====== Supplied data

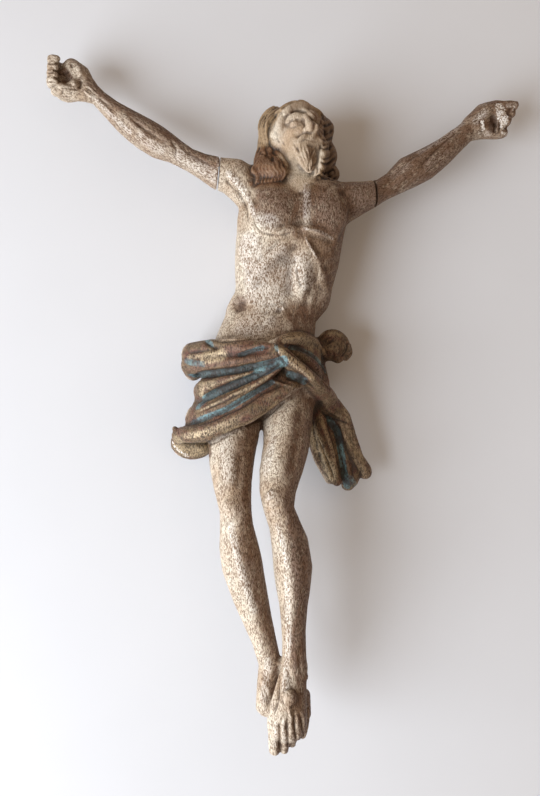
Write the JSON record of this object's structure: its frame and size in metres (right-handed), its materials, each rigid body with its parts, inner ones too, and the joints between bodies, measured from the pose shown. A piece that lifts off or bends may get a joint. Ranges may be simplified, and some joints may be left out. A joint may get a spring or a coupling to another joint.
{
  "type": "crucifix corpus figure",
  "caption": "Carved and painted wooden corpus from a crucifix, arms raised, loincloth with a hanging side tail, lying on its back.",
  "frame": {"origin": "middle of the bounding box's underside, on the surface that the figure's back lies on", "axes": "+Z out of the figure's front, +Y towards its head, +X towards its left arm"},
  "size_m": [0.2346, 0.3156, 0.0524],
  "materials": {
    "painted_wood": "worn matt paint over gesso"
  },
  "bodies": {
    "root": {"figure": "painted_wood", "right_arm": "painted_wood", "left_arm": "painted_wood"}
  },
  "joints": []
}
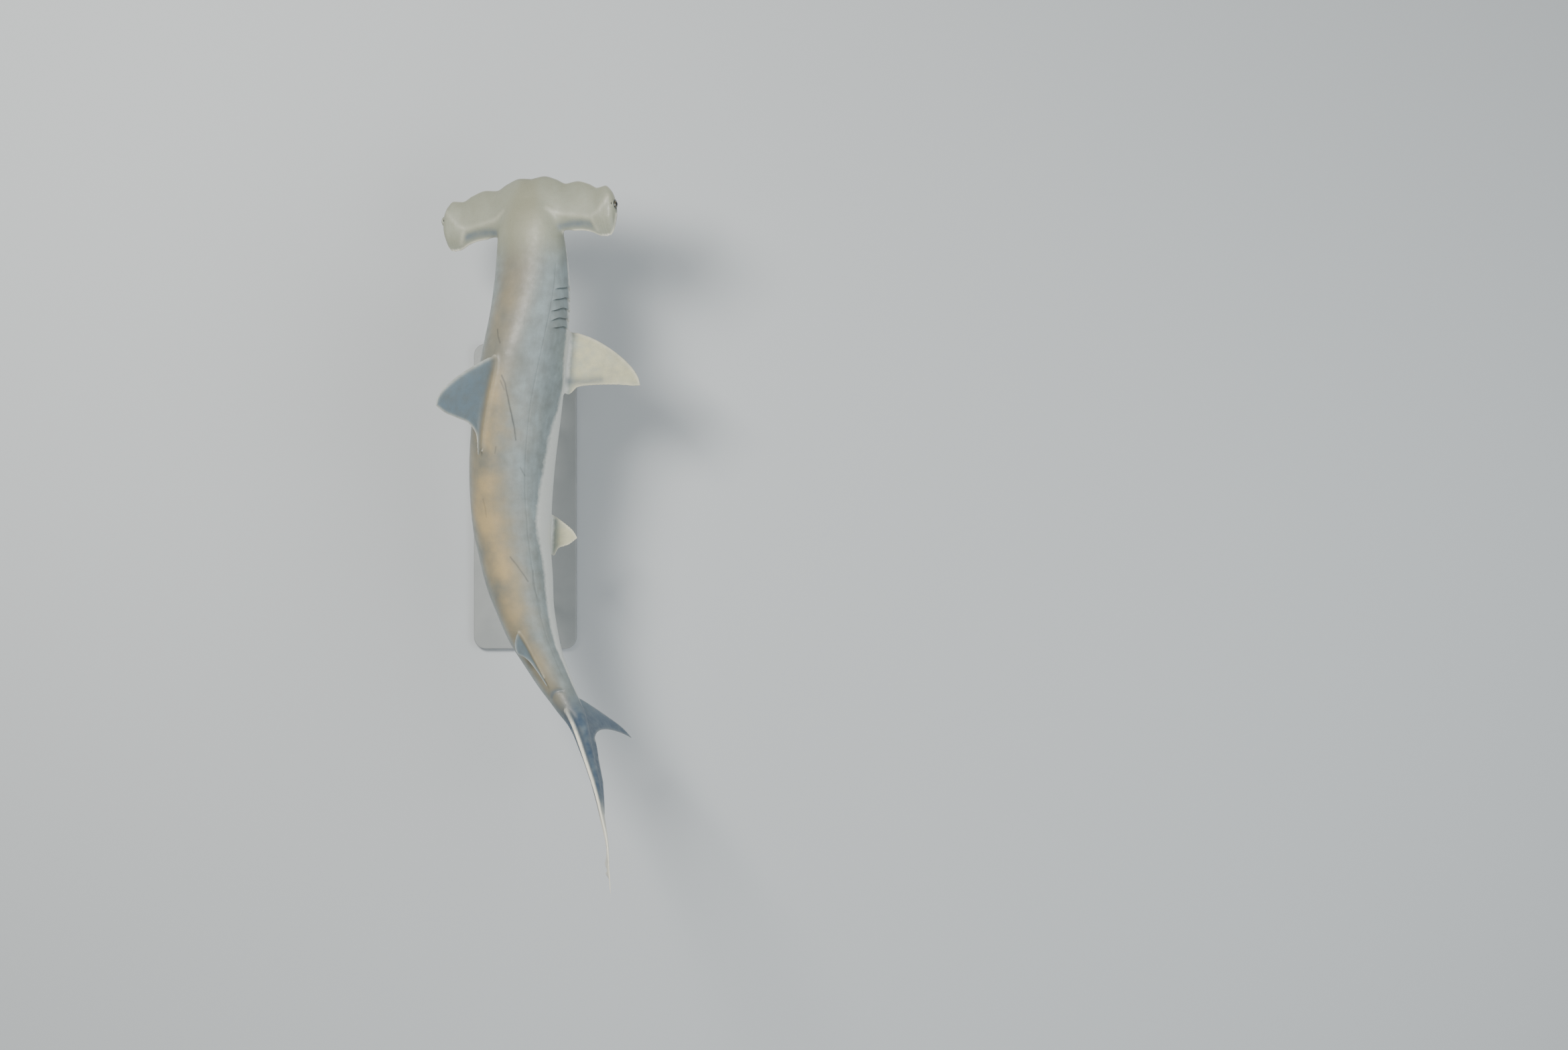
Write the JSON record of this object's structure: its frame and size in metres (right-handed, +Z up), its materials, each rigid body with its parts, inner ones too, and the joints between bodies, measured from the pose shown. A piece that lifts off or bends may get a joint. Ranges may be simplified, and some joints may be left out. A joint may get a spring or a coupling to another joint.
{
  "type": "scalloped hammerhead shark model",
  "caption": "Life-size still model of a swimming scalloped hammerhead shark, rolled and bent as it turns, on a flat base with short rods.",
  "frame": {"origin": "middle of the stand base's underside", "axes": "+Y towards the shark's head, +Z up, +X to the shark's right-hand side; the right side is rolled up"},
  "size_m": [0.6696, 2.3578, 1.0475],
  "materials": {
    "skin": "satin, fine denticles, grey-olive back and pale belly",
    "fin_skin": "satin, paler thin margins",
    "eye": "wet gloss, dark pupil in a dark gold iris",
    "stand": "matt pale grey lacquer",
    "stand_rod": "brushed"
  },
  "bodies": {
    "root": {"head": "skin", "neck": "skin", "torso_front": "skin", "torso_rear": "skin", "tail_stalk": "skin", "first_dorsal_fin": "fin_skin", "second_dorsal_fin": "fin_skin", "anal_fin": "fin_skin", "eye_left": "eye", "pectoral_fin_left": "fin_skin", "pelvic_fin_left": "fin_skin", "eye_right": "eye", "pectoral_fin_right": "fin_skin", "pelvic_fin_right": "fin_skin", "caudal_fin_upper": "fin_skin", "caudal_fin_lower": "fin_skin", "stand_base": "stand", "stand_rod_front": "stand_rod", "stand_rod_rear": "stand_rod"}
  },
  "joints": []
}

============

◆ **What the task requires**:
From the listing above, reproduce all the lines exactly.

◆ **Solution to this problem**:
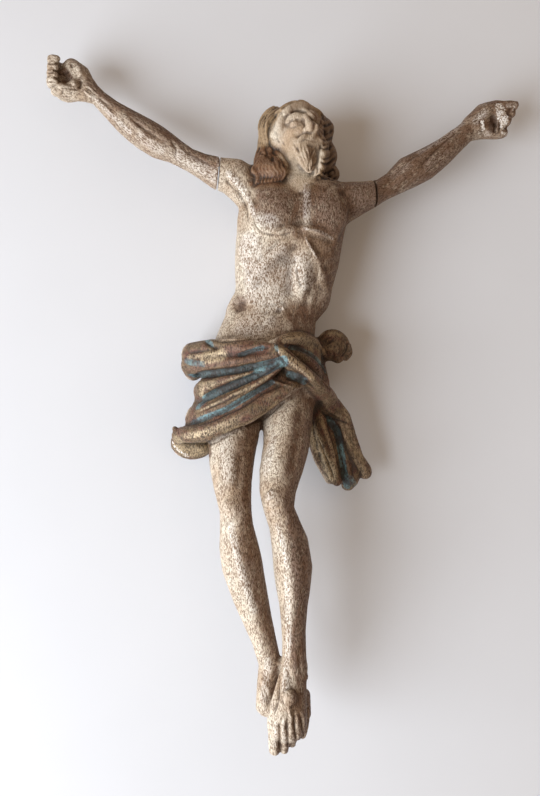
Write the JSON record of this object's structure: its frame and size in metres (right-handed), its materials, each rigid body with its parts, inner ones too, and the joints between bodies, measured from the pose shown. A piece that lifts off or bends may get a joint. Ranges may be simplified, and some joints may be left out. A joint may get a spring or a coupling to another joint.
{
  "type": "crucifix corpus figure",
  "caption": "Carved and painted wooden corpus from a crucifix, arms raised, loincloth with a hanging side tail, lying on its back.",
  "frame": {"origin": "middle of the bounding box's underside, on the surface that the figure's back lies on", "axes": "+Z out of the figure's front, +Y towards its head, +X towards its left arm"},
  "size_m": [0.2346, 0.3156, 0.0524],
  "materials": {
    "painted_wood": "worn matt paint over gesso"
  },
  "bodies": {
    "root": {"figure": "painted_wood", "right_arm": "painted_wood", "left_arm": "painted_wood"}
  },
  "joints": []
}
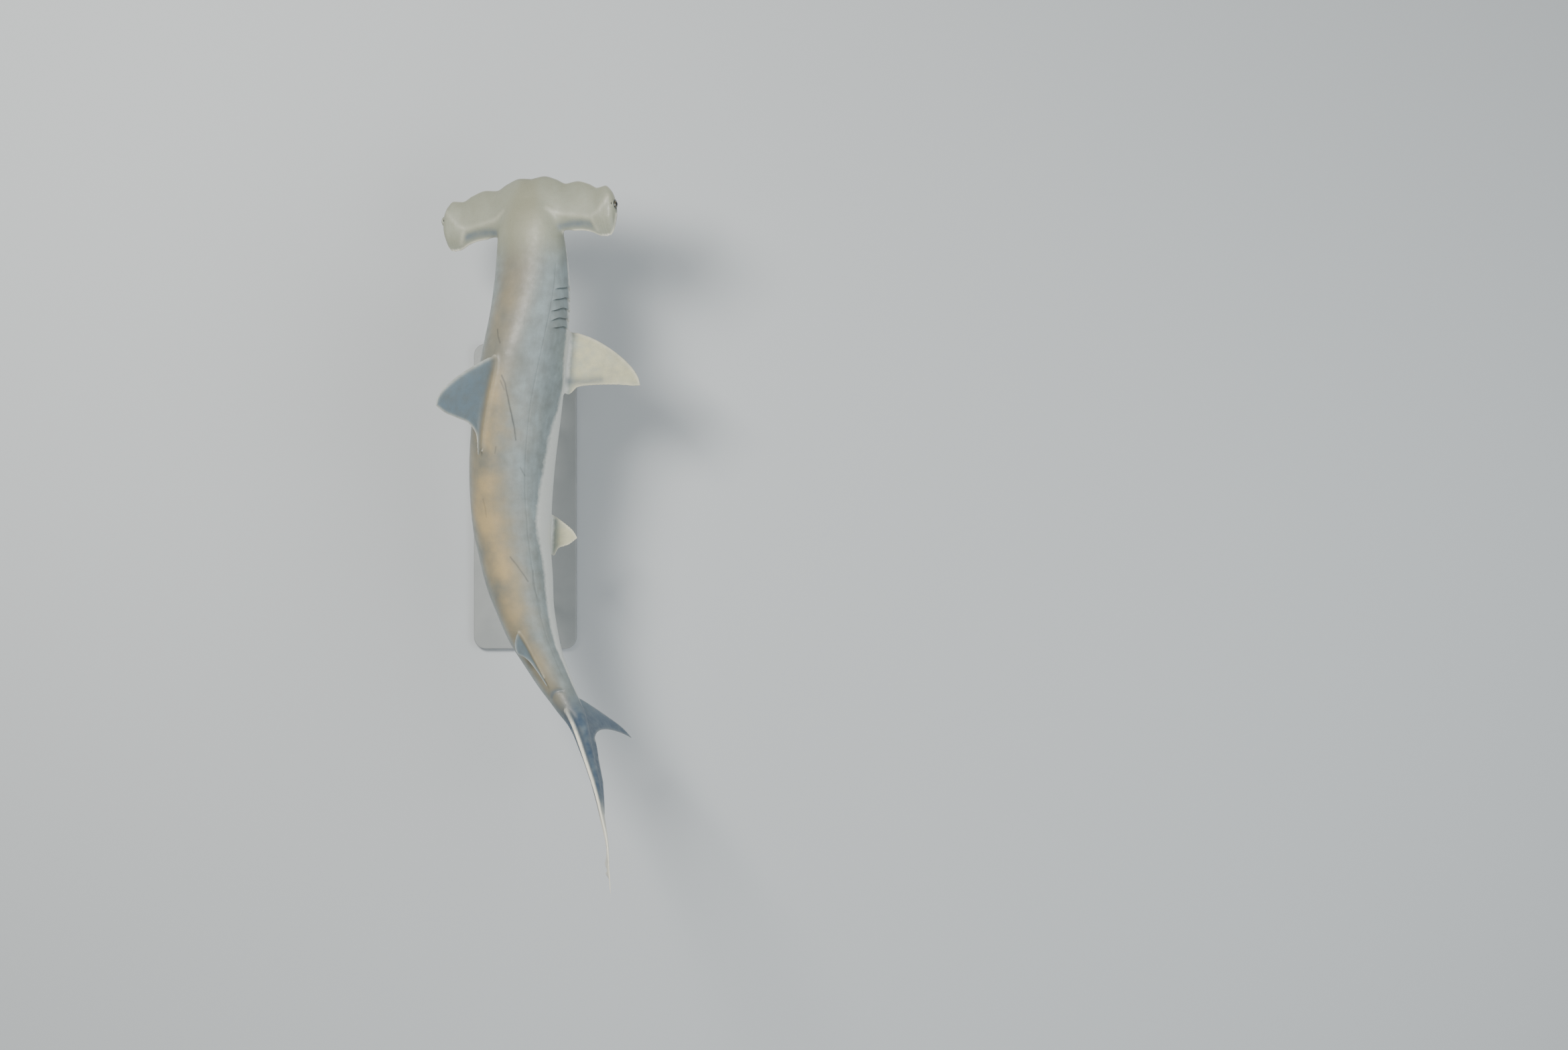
Write the JSON record of this object's structure: its frame and size in metres (right-handed, +Z up), its materials, each rigid body with its parts, inner ones too, and the joints between bodies, measured from the pose shown. A piece that lifts off or bends may get a joint. Ranges may be simplified, and some joints may be left out. A joint may get a spring or a coupling to another joint.
{
  "type": "scalloped hammerhead shark model",
  "caption": "Life-size still model of a swimming scalloped hammerhead shark, rolled and bent as it turns, on a flat base with short rods.",
  "frame": {"origin": "middle of the stand base's underside", "axes": "+Y towards the shark's head, +Z up, +X to the shark's right-hand side; the right side is rolled up"},
  "size_m": [0.6696, 2.3578, 1.0475],
  "materials": {
    "skin": "satin, fine denticles, grey-olive back and pale belly",
    "fin_skin": "satin, paler thin margins",
    "eye": "wet gloss, dark pupil in a dark gold iris",
    "stand": "matt pale grey lacquer",
    "stand_rod": "brushed"
  },
  "bodies": {
    "root": {"head": "skin", "neck": "skin", "torso_front": "skin", "torso_rear": "skin", "tail_stalk": "skin", "first_dorsal_fin": "fin_skin", "second_dorsal_fin": "fin_skin", "anal_fin": "fin_skin", "eye_left": "eye", "pectoral_fin_left": "fin_skin", "pelvic_fin_left": "fin_skin", "eye_right": "eye", "pectoral_fin_right": "fin_skin", "pelvic_fin_right": "fin_skin", "caudal_fin_upper": "fin_skin", "caudal_fin_lower": "fin_skin", "stand_base": "stand", "stand_rod_front": "stand_rod", "stand_rod_rear": "stand_rod"}
  },
  "joints": []
}